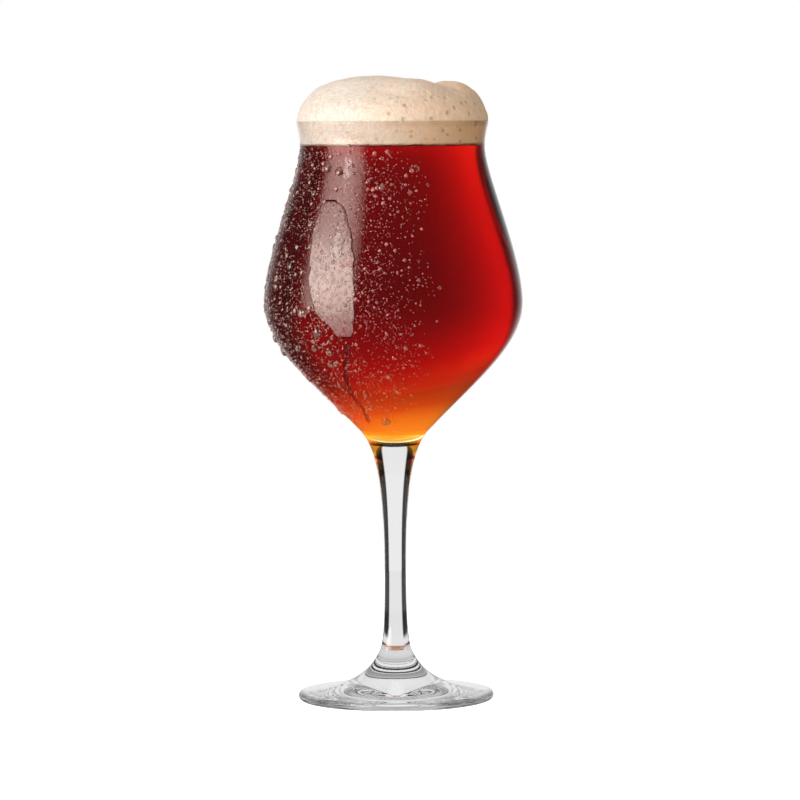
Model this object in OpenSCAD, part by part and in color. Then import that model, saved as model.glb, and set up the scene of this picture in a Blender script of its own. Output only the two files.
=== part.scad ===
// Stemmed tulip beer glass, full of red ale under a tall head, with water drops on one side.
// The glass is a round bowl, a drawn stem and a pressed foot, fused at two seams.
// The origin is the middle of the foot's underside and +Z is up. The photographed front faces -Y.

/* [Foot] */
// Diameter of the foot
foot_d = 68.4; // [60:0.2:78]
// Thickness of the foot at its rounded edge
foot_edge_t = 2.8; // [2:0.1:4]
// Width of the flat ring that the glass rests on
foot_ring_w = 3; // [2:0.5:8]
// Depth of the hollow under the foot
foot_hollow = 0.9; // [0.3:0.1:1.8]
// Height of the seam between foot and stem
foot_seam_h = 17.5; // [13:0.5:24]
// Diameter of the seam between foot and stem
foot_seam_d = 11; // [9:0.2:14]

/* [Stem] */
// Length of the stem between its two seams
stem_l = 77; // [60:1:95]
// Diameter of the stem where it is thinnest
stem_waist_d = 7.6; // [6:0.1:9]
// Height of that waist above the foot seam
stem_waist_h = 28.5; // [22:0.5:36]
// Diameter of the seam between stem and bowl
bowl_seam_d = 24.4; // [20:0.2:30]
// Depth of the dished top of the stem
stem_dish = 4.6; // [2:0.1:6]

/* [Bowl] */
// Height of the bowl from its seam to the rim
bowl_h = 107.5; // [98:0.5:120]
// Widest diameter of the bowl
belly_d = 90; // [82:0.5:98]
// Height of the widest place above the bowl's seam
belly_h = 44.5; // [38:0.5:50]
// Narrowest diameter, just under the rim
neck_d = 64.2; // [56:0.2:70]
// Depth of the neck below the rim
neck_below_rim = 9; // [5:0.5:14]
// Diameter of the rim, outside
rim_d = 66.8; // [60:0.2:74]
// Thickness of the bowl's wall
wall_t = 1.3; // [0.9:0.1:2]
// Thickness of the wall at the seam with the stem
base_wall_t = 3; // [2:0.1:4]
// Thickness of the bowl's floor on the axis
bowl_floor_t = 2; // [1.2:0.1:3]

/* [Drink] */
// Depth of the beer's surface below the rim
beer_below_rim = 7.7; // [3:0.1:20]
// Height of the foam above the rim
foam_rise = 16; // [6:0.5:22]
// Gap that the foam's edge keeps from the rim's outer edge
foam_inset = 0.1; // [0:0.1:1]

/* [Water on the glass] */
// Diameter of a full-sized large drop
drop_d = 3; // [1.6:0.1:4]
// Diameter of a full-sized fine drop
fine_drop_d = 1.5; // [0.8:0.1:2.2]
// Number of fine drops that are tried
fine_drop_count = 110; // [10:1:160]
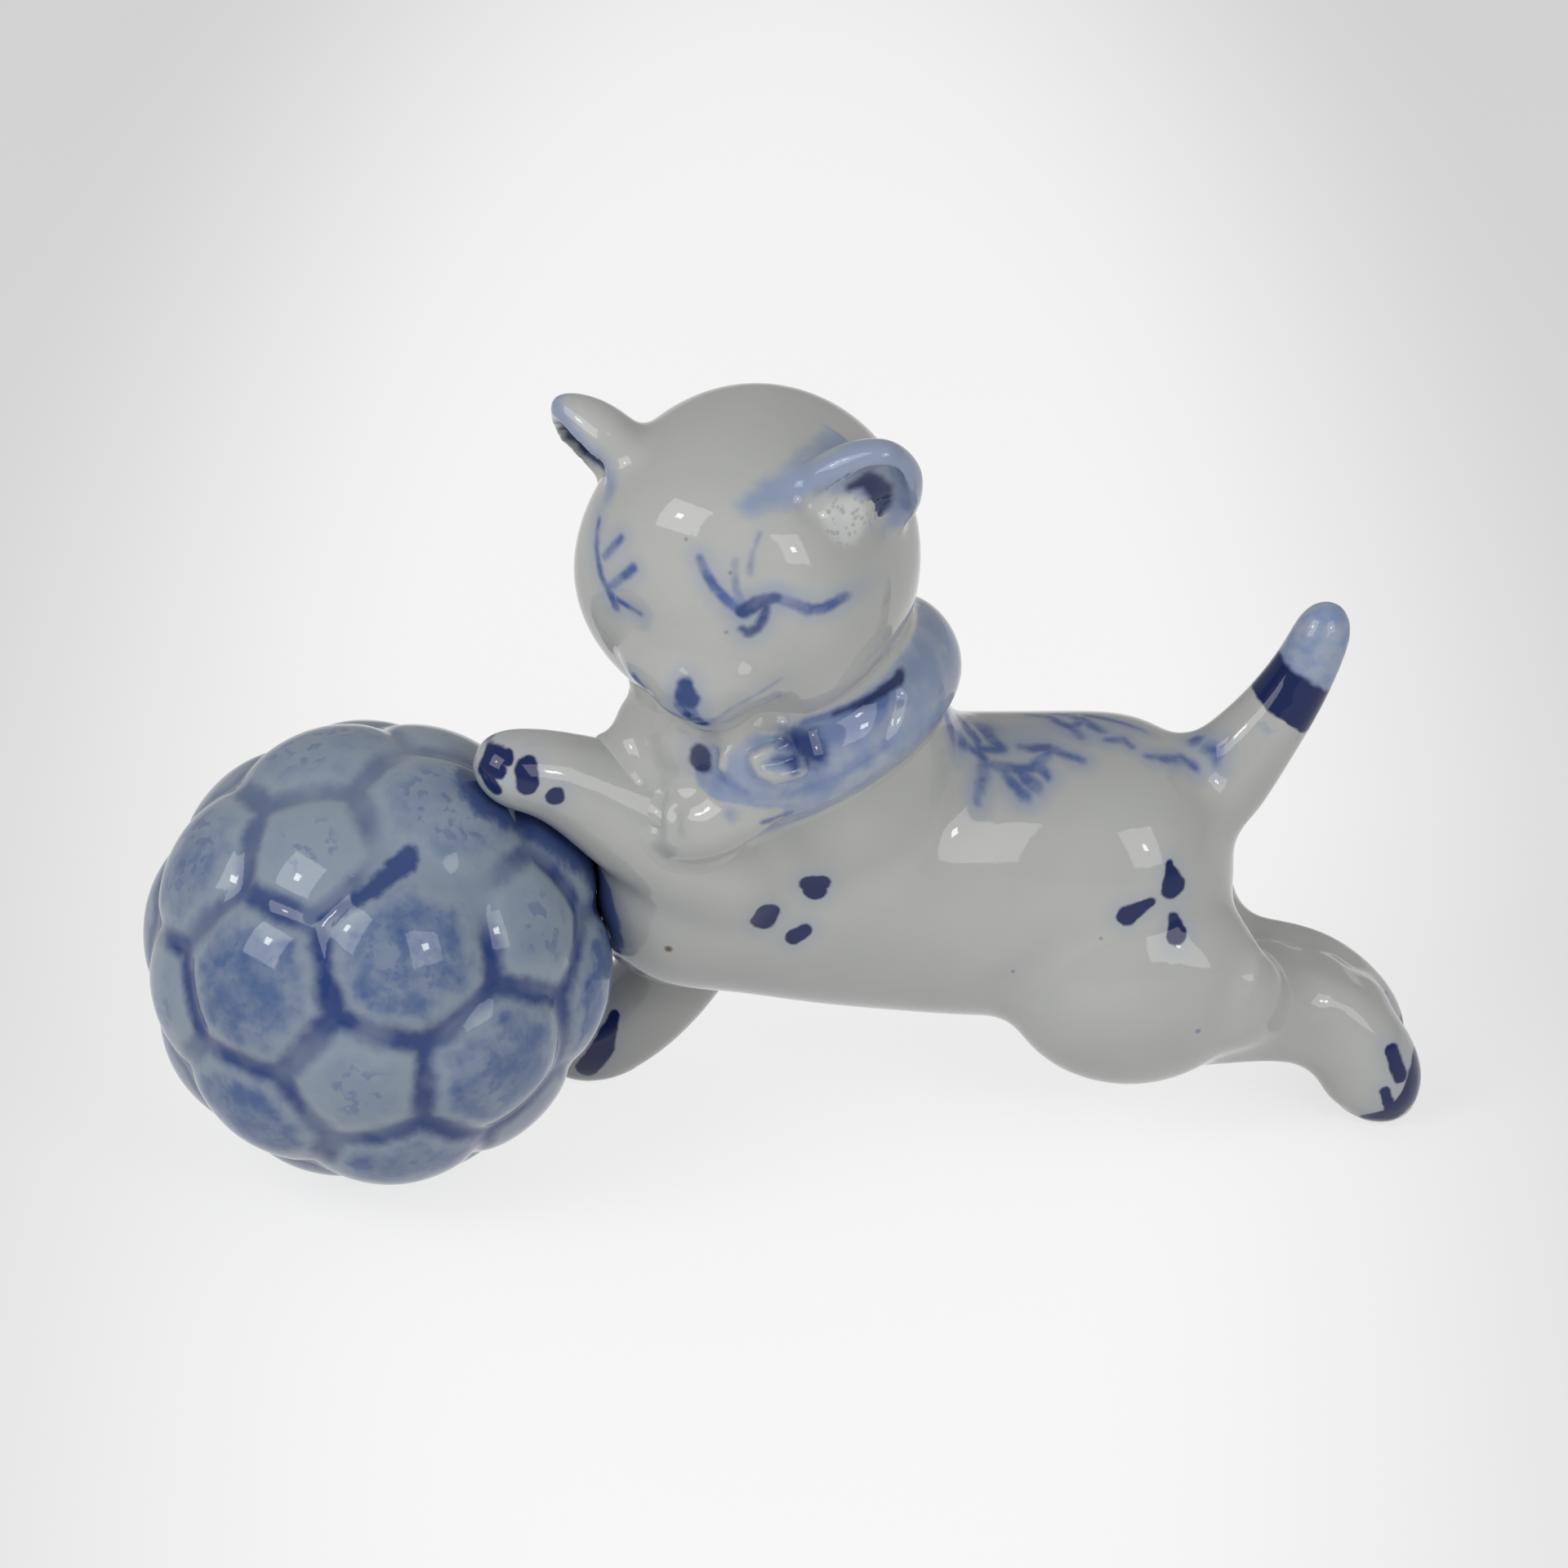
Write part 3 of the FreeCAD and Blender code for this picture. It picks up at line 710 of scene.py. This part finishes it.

++++

Gather each line holding the string "this".

Model this object in OpenSCAD, part by part and in color. Then import that model, saved as model.glb, and set up the scene of this picture in a Blender script of its own. Output only the two files.
Write part 3 of the FreeCAD and Blender code for this picture. It picks up at line 710 of scene.py. This part finishes it.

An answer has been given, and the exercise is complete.